Delle idee romantiche condivide, invece, la visione della vita come perenne, drammatico contrasto fra ideale e reale, fra i principi morali e la loro continua verifica nell’esperienza della storia.

Per Manzoni la poesia deve avere una funzione morale, educativa, e per questo scopo deve rifarsi al “vero”, cioè trovare i suoi contenuti nelle vicende realmente accadute, che devono essere rappresentate in una forma gradevole e interessante per il lettore.

Nella Lettera sul romanticismo (1823), Manzoni scrive a Cesare D’Azeglio chiarendo la propria adesione al Romanticismo. Da un lato spiega perché ha sempre lottato contro l’uso, da parte dei letterati moderni, della mitologia classica; dall’altro precisa che la poesia, così come la letteratura in genere, deve proporsi «l’utile per iscopo, il vero per soggetto, l’interessante per mezzo».

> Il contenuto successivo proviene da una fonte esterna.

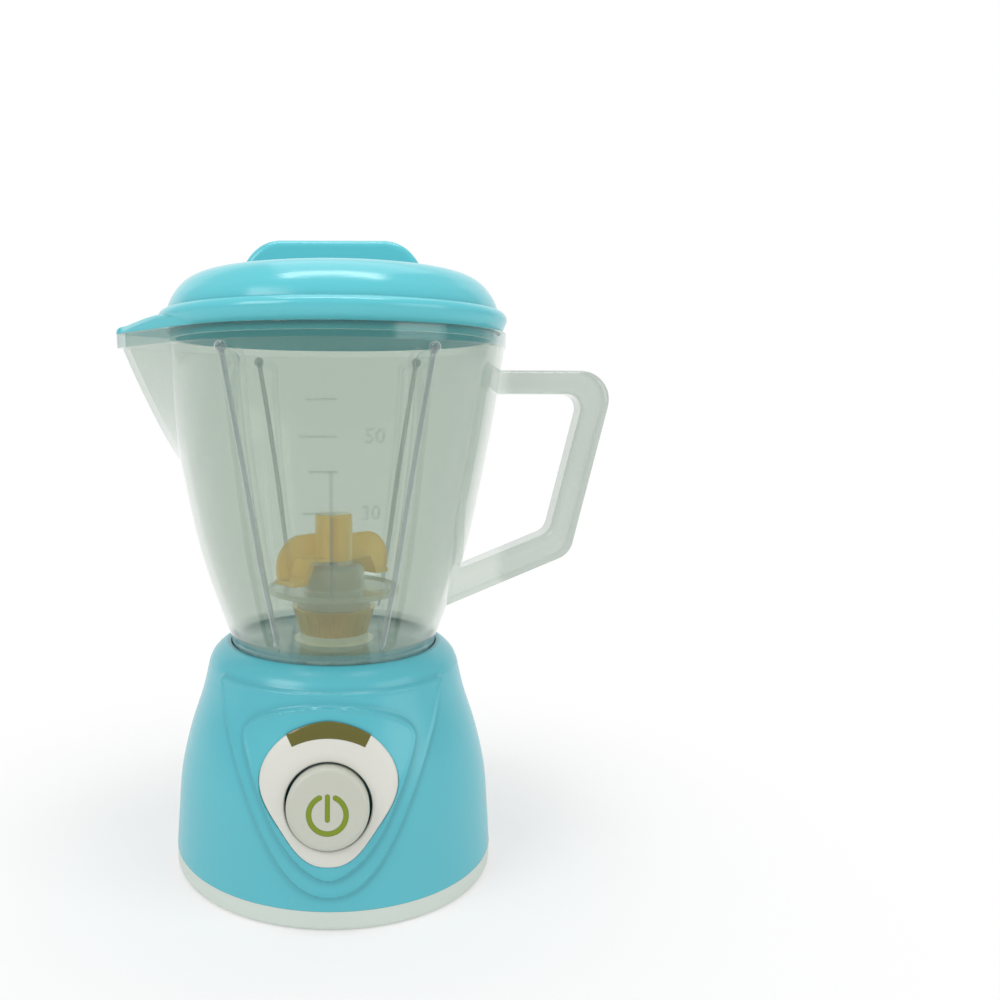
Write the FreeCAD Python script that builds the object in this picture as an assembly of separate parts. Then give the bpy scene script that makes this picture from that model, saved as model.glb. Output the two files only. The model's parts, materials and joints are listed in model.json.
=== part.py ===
"""Toy kitchen blender: battery base with a lit power button, a lift-off clear jug with a
turning blade, and a lift-off lid.  Millimetres, +Z up, origin at the middle of the foot.
The button faces -Y, the jug handle points to +X and the pouring spout to -X."""

import FreeCAD
import Part

import math
import os

Vector = FreeCAD.Vector
UP = Vector(0, 0, 1)

# ---------------------------------------------------------------- driving dimensions
# Fits.
slide_gap = 0.3            # between pieces that lift or slide past each other
seat_gap = 0.15            # around fixed pieces that drop into a pocket
shaft_gap = 0.05           # radial, running shafts in their bearings
screw_gap = 0.05           # radial, between a screw and its hole
screw_shank_radius = 1.2
screw_head_radius = 2.5
screw_head_height = 1.5

# Base.
base_radius = 52.0         # at the seam between housing and foot plate
seam_z = 6.2
shoulder_radius = 39.9     # at the crease under the sloping shoulder
shoulder_z = 66.8
base_top_z = 73.0
base_wall = 2.2
base_side = ((0.0, 1.0), (0.195, 0.917), (0.41, 0.81), (0.624, 0.56), (0.84, 0.2), (1.0, 0.0))

# Socket for the jug in the top of the base.
socket_depth = 9.0
pocket_radius = 12.5
pocket_depth = 3.6
key_angles = (60.0, 120.0)
key_width = 6.0
key_reach = 1.3
key_height = 4.0
socket_rim = 1.2           # flat ring round the socket's mouth
bush_seat_wall = 1.6

# Foot plate and battery compartment.
plate_floor = 2.2
plate_edge_radius = 1.5
plate_lip_height = 2.5
plate_screw_circle = 45.2
plate_screw_angles = (45.0, 135.0, 270.0)
plate_screw_length = 13.0
column_radius = 3.8
column_height = 11.0
cell_radius = 7.25
cell_length = 49.2
cell_nub_radius = 2.75
cell_nub_height = 1.3
cell_spacing = 15.2
contact_thickness = 0.5
contact_half_width = 5.0
contact_spring_length = 5.0
contact_spring_radius = 4.6
contact_spring_turns = 2.5
contact_wire_radius = 0.35
battery_y = -19.0
battery_wall = 1.6
door_thickness = 2.6
door_recess = 0.2
door_overlap = 2.5
door_ear_reach = 7.0
door_ear_radius = 5.0
door_screw_length = 9.0

# Control panel, button and light window.
panel_tilt = 12.5          # degrees that the panel leans back
panel_z = 36.0             # height of the button's middle
apron_raise = 0.9
shield_raise = 1.0
panel_raise = 0.35
panel_thickness = 2.2
panel_ledge = 2.0
button_radius = 11.6
button_gap = 0.6
button_proud = 2.7
button_travel = 2.5
button_wall = 1.8
button_round = 1.6
button_flange = 1.4
button_spring_radius = 7.4
button_spring_turns = 4
button_wire_radius = 0.35
window_outer_radius = 19.6
window_inner_radius = 15.5
window_centre = 3.4
window_half_angle = 38.5
window_sink = 0.7
board_depth = 16.0         # board face behind the panel face
board_thickness = 1.2
switch_size = 8.0
switch_height = 6.0
plunger_radius = 1.8
led_radius = 1.5
led_spacing = 8.5
board_post_x = 14.9
board_post_up = 6.0
board_post_radius = 2.2

# Drive train.
gear_module = 0.6
pinion_teeth = 12
wheel_teeth = 30
pressure_angle = 25.0
tooth_backlash = 0.07
train_angle = 45.0         # direction of the middle gear seen from the output gear
case_floor_z = 40.5
case_wall = 1.8
case_height = 15.0
case_cover = 2.0
case_left = 19.0
case_right = 22.5
case_front = 15.5
case_back = 27.5
case_corner = 5.0
case_post_inset = 3.2
case_post_radius = 3.0
cradle_depth = 12.0
output_shaft_radius = 1.5
output_hub_radius = 2.6
output_bush_radius = 3.2
output_bush_flange = 0.8
coupler_lift = 1.2         # drive disc above the pocket's floor
middle_axle_radius = 1.0
motor_shaft_radius = 1.0
motor_length = 20.4
motor_cap_length = 4.7
motor_width = 20.1
motor_thickness = 15.1
motor_boss_radius = 3.1
motor_boss_height = 1.7
dog_count = 3
dog_width = 46.0           # degrees
dog_inner_radius = 5.0
coupler_radius = 9.0
coupler_disc = 2.2
dog_height = 3.0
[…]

La mitologia, secondo Manzoni, è negativa da un punto di vista letterario perché consiste nell’imitazione priva di originalità di un passato ormai lontano che ha perso significato. La mitologia esprime inoltre un’idea del mondo contraria alla religione cristiana, una «morale» basata sulla ricerca del piacere e dei beni materiali e per questo «voluttuosa, superba, feroce ed egoistica».

La lettera non è destinata alla pubblicazione e, infatti, rimane privata fino al 1846, quando viene stampata a Parigi, contro la volontà dell’autore.

Manzoni la ristamperà nel 1870 con alcune modifiche.